The SEIA-Vote Solar joint proposal also highlights this challenge with RFPs: By the time there’s enough certainty to issue a contract, there’s often not enough time left to go out and procure the best, most cost-effective combination of DERs to solve the problem.
“As decisions in the [Distribution Resources Plan] proceeding have demonstrated, the value of avoiding these costs exists on two time scales,” the groups wrote.
California’s current Distribution Investment Deferral Framework process has focused on using DERs as a “cost-effective substitute for specific, near-term projects that a utility identifies in its annual distribution planning process” — the shorter of the two time scales.
But it hasn’t yet addressed the “ability of DERs to reduce peak load growth over their lifetimes and thereby allow the utilities to avoid even the need to plan for upgrades in the much shorter time horizons of their distribution plans" — using a long-term solution that could eliminate the short-term problems before they emerge.
To attempt this, SEIA and VoteSolar’s DER tariff pilot would go beyond the current list of utility distribution deferral projects, and instead provide payments and incentives to DERs being deployed in broad swaths of PG&E territory that the utility has identified as bearing the highest average marginal costs for keeping up their distribution grid infrastructure.

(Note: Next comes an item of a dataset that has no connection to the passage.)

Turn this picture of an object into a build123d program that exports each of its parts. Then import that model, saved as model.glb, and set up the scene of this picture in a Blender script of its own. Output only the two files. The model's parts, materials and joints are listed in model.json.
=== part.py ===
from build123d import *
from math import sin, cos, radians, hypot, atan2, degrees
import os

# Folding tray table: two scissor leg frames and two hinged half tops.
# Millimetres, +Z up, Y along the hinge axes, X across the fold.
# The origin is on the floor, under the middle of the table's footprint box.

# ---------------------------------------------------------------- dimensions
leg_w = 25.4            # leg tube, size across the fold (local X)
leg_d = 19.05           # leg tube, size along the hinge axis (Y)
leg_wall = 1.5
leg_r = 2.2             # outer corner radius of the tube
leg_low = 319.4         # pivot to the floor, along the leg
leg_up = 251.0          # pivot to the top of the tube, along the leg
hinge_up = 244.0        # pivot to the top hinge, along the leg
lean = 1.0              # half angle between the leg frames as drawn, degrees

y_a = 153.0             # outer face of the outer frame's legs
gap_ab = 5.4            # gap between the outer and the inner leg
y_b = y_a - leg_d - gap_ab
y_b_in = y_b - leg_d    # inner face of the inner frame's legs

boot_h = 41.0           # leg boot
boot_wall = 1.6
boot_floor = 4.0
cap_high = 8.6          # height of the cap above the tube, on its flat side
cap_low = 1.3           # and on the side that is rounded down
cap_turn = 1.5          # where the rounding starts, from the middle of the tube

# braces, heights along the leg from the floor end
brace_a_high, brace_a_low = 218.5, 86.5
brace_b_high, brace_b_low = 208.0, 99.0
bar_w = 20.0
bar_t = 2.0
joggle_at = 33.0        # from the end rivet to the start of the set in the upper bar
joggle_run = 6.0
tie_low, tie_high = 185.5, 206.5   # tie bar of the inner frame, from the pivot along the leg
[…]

These costs, which average about $40 per kilowatt-year across PG&E’s system, have also risen to two or three times that cost in certain parts of PG&E’s system, such as Sonoma County, or its Central Coast or Sierra Nevada service territories.

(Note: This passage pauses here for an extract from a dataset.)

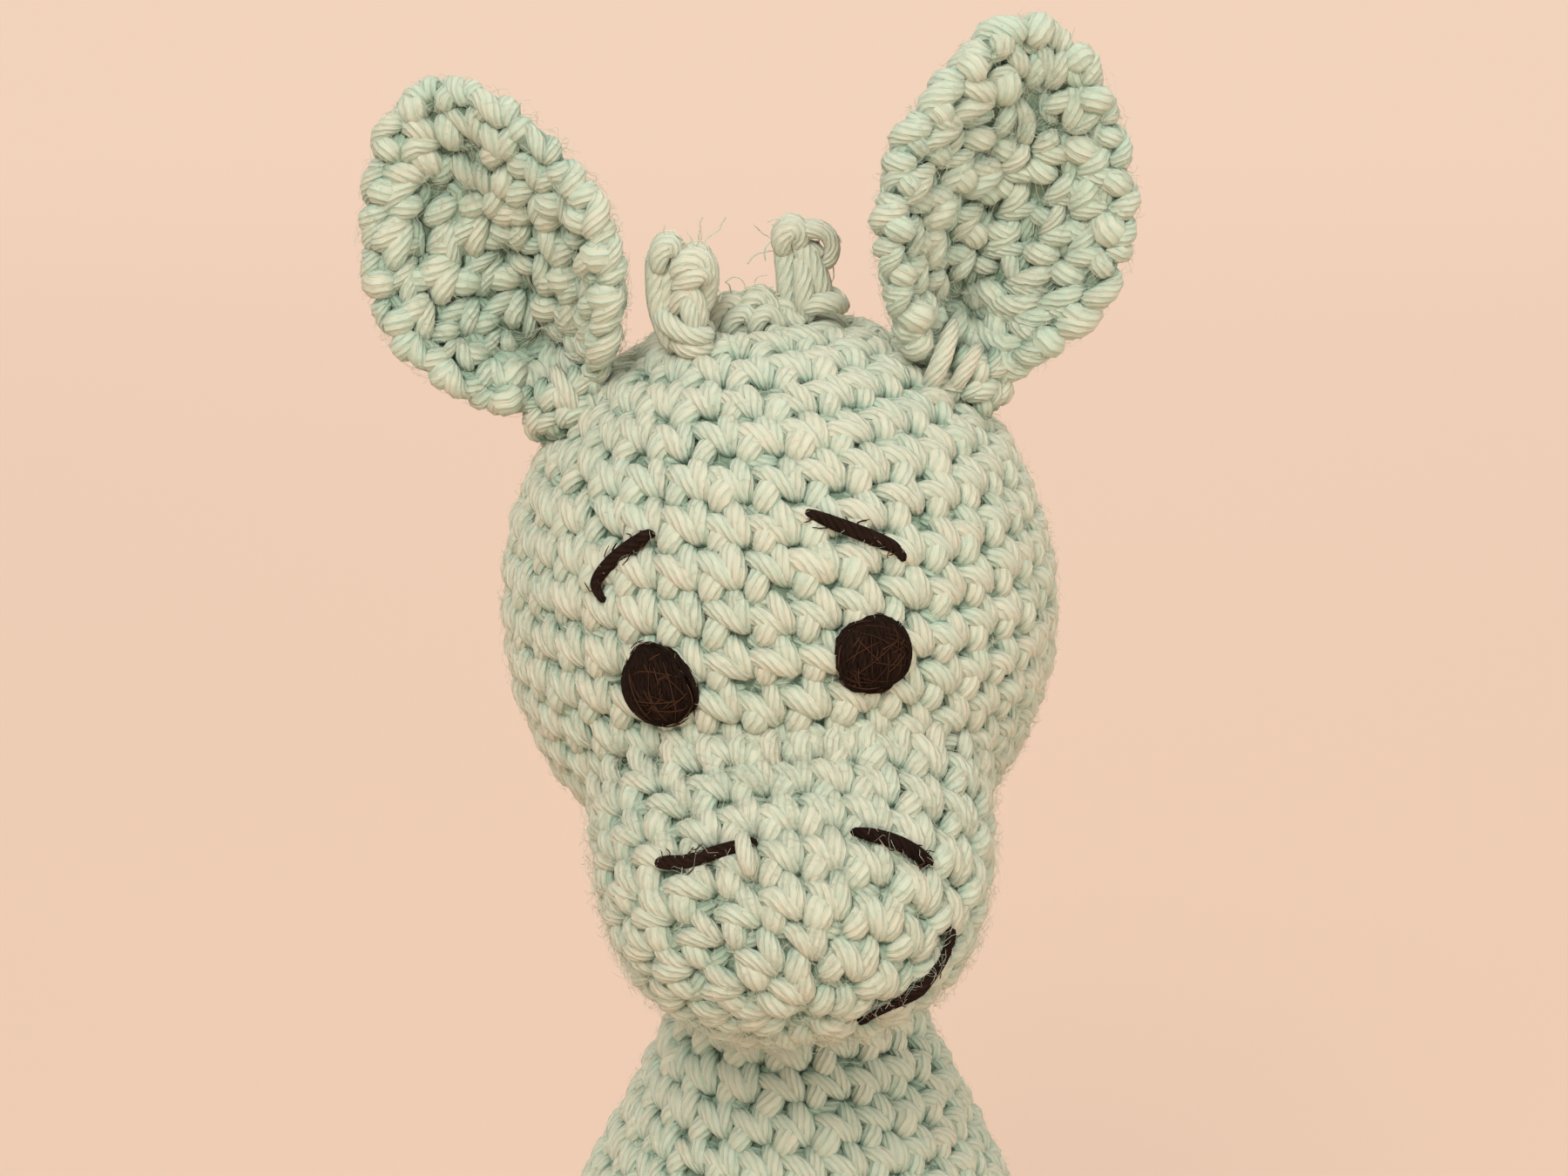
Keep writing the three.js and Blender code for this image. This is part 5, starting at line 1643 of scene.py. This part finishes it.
def add_backdrop(colour):
    """A floor that curves up into a wall behind the doll."""
    deselect()
    bpy.ops.mesh.primitive_plane_add(size=FLOOR_SIZE, location=FLOOR_PLACE)
    floor = bpy.context.object
    floor.name = "backdrop"
    bpy.ops.object.mode_set(mode="EDIT")
    bpy.ops.mesh.select_all(action="DESELECT")
    bpy.ops.object.mode_set(mode="OBJECT")
    for edge in floor.data.edges:
        edge.select = all(floor.data.vertices[i].co.y > 0 for i in edge.vertices)
    bpy.ops.object.mode_set(mode="EDIT")
    bpy.ops.mesh.select_mode(type="EDGE")
    for step in range(CURVE_STEPS):
        a, b = (math.pi / 2 * (step + k) / CURVE_STEPS for k in (0, 1))
        move = (0, CURVE_RADIUS * (math.sin(b) - math.sin(a)), CURVE_RADIUS * (math.cos(a) - math.cos(b)))
        bpy.ops.mesh.extrude_region_move(TRANSFORM_OT_translate={"value": move})
    bpy.ops.mesh.extrude_region_move(TRANSFORM_OT_translate={"value": (0, 0, WALL_TALL)})
    bpy.ops.object.mode_set(mode="OBJECT")
    bpy.ops.object.transform_apply(location=True, rotation=True, scale=True)
    bpy.ops.object.shade_smooth()
    finish = Finish("backdrop_paper", Roughness=1.0, Specular_IOR_Level=0.0)
    place = finish.node("ShaderNodeTexCoord", {}, []).outputs["Object"]
    parts = finish.node("ShaderNodeSeparateXYZ", {}, [place])
    # Painted light: the paper is graded paler far back than near, and glows more there
    away = (Value(finish, parts.outputs[1]) * GRADE - GRADE_FROM).held()
    grain = finish.noise(place, 2.0, 2.0)
    far = tuple(min(1, c * FAR_PAPER) for c in colour)
    light_graded = finish.mixed(away, tuple(c * NEAR_PAPER for c in colour), far)
    finish.coloured(finish.mixed(grain * GRAIN, light_graded, tuple(c * GRAIN_PAPER for c in colour)))
    distance = Value(finish, finish.node("ShaderNodeVectorMath", {"operation": "LENGTH"}, [place]).outputs["Value"])
    edge = ((distance - EDGE_FROM) * EDGE).held()
    glow = finish.node("ShaderNodeEmission", {}, {"Color": finish.mixed(edge, light_graded, far)})
    share = finish.seen() * (away * GLOW_MORE + GLOW + edge).held()
    mix = finish.node("ShaderNodeMixShader", {}, [share, finish.shader.outputs[0], glow.outputs[0]])
    output = finish.tree.nodes["Material Output"]
    finish.tree.links.new(mix.outputs[0], output.inputs[0])
    floor.data.materials.append(finish.material)


def add_world(colour):
    """Soft light from all round, which looks like the backdrop where the floor ends."""
    world = bpy.data.worlds.new("studio")
    world.use_nodes = True
    nodes = Nodes(world.node_tree)
    light = nodes.tree.nodes["Background"]
    nodes.fill(light.inputs[0], rgba(WORLD_LIGHT))
    nodes.fill(light.inputs[1], WORLD_STRENGTH)
    paper = nodes.node("ShaderNodeBackground", {}, [rgba(tuple(min(1, c * FAR_PAPER) for c in colour)), 1.0])
    mix = nodes.node("ShaderNodeMixShader", {}, [nodes.seen(), light.outputs[0], paper.outputs[0]])
    nodes.fill(nodes.tree.nodes["World Output"].inputs[0], mix.outputs[0])
    bpy.context.scene.world = world


def add_lamps():
    for name, place, size, power, colour in LAMPS:
        data = bpy.data.lights.new(name, "AREA")
        data.size = size
        data.energy = power
        data.color = colour
        lamp = new_object(name, data)
        lamp.location = place
        lamp.rotation_euler = (Vector(LAMPS_TARGET) - Vector(place)).to_track_quat("-Z", "Y").to_euler()


def add_camera(lens):
    """The photograph's view: towards the middle of the head, from a little above it."""
    data = bpy.data.cameras.new("camera")
    data.lens = lens
    data.sensor_width = 36
    data.shift_x, data.shift_y = CAMERA_SHIFT
    camera = new_object("camera", data)
    away = Vector((0, -math.cos(CAMERA_LIFT), math.sin(CAMERA_LIFT))) * CAMERA_AWAY
    camera.location = HEAD @ HEAD_CENTRE + away
    camera.rotation_euler = (math.pi / 2 - CAMERA_LIFT, 0, 0)
    bpy.context.scene.camera = camera


PIECES = [
    DOLL_OT_trunk, DOLL_OT_head, DOLL_OT_muzzle, DOLL_OT_limbs, DOLL_OT_ears, DOLL_OT_horns, DOLL_OT_eyes,
    DOLL_OT_face_lines, DOLL_OT_seams, DOLL_OT_tail, DOLL_OT_fuzz, DOLL_OT_stage,
]


class DOLL_PT_pieces(bpy.types.Panel):
    """Lists the pieces of the doll and the sizes and colours they use"""
    bl_idname = "DOLL_PT_pieces"
    bl_label = "Crocheted giraffe"
    bl_space_type = "VIEW_3D"
    bl_region_type = "UI"
    bl_category = "Doll"

    def draw(self, context):
        layout = self.layout
        for group in (context.scene.doll_yarn, context.scene.doll_stage):
            for name in group.__annotations__:
                layout.prop(group, name)
        for piece in PIECES:
            layout.operator(piece.bl_idname)


CLASSES = [DollYarn, DollStage, *PIECES, DOLL_PT_pieces]


def register():
    for kind in CLASSES:
        bpy.utils.register_class(kind)
    bpy.types.Scene.doll_yarn = bpy.props.PointerProperty(type=DollYarn)
    bpy.types.Scene.doll_stage = bpy.props.PointerProperty(type=DollStage)


def unregister():
    del bpy.types.Scene.doll_stage
    del bpy.types.Scene.doll_yarn
    for kind in reversed(CLASSES):
        bpy.utils.unregister_class(kind)


def main():
    register()
    for piece in PIECES:
        group, name = piece.bl_idname.split(".")
        getattr(getattr(bpy.ops, group), name)()


if __name__ == "__main__":
    main()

While these average costs can’t be linked to specific grid projects, they do indicate long-range challenges to be solved, the groups say.
By setting a tariff that offers complying DERs a payment that’s linked to, but always slightly less than, those marginal costs, the program should always come in at less than PG&E's comparative traditional costs. And capping payments once PG&E has procured enough DERs to meet its grid needs should limit over-procurement, along with the fact that the targeted regions represent only 12 percent of PG&E’s marginal distribution costs, the filing noted.
What’s more, most of these highest-cost regions are also the most at risk of devastating wildfires, like those that have driven PG&E into bankruptcy — and PG&E and the CPUC are already working on proposals to use DERs to provide grid resiliency and community backup power during fire emergencies.
Just what the CPUC will do with these DER pilot proposals is still an open question, both in terms of how many proposals might earn approval to move into real-world testing, and how quickly that might happen. The CPUC has a lot on its plate trying to manage PG&E’s bankruptcy and the broader wildfire risks for both the state’s utilities and their customers, and the Integration of Distributed Energy Resources proceeding, of which the DER tariff proposals are just one part, also has many pressing matters to manage, such as how to value DERs as grid assets.
Still, DER groups are eager to see the CPUC move forward quickly with DER tariff pilots, based on the need to have them approved before a December 1, 2019 deadline to take part in the next round of utility distribution investment deferral projects.
They’ve also pointed out that the current path of utility RFPs hasn’t been very fruitful yet in delivering DERs that can meet the contracted needs.
“The commission has been saying for some time that it wants to look at locational tariffs that consider DERs' long-run distribution value, not just short-term distribution value,” Umoff noted. In the meantime, he said, “There are a lot of avoidable grid costs out there, and we need to get DERs out there to start proving the model. We need leadership from the commission to show this works.”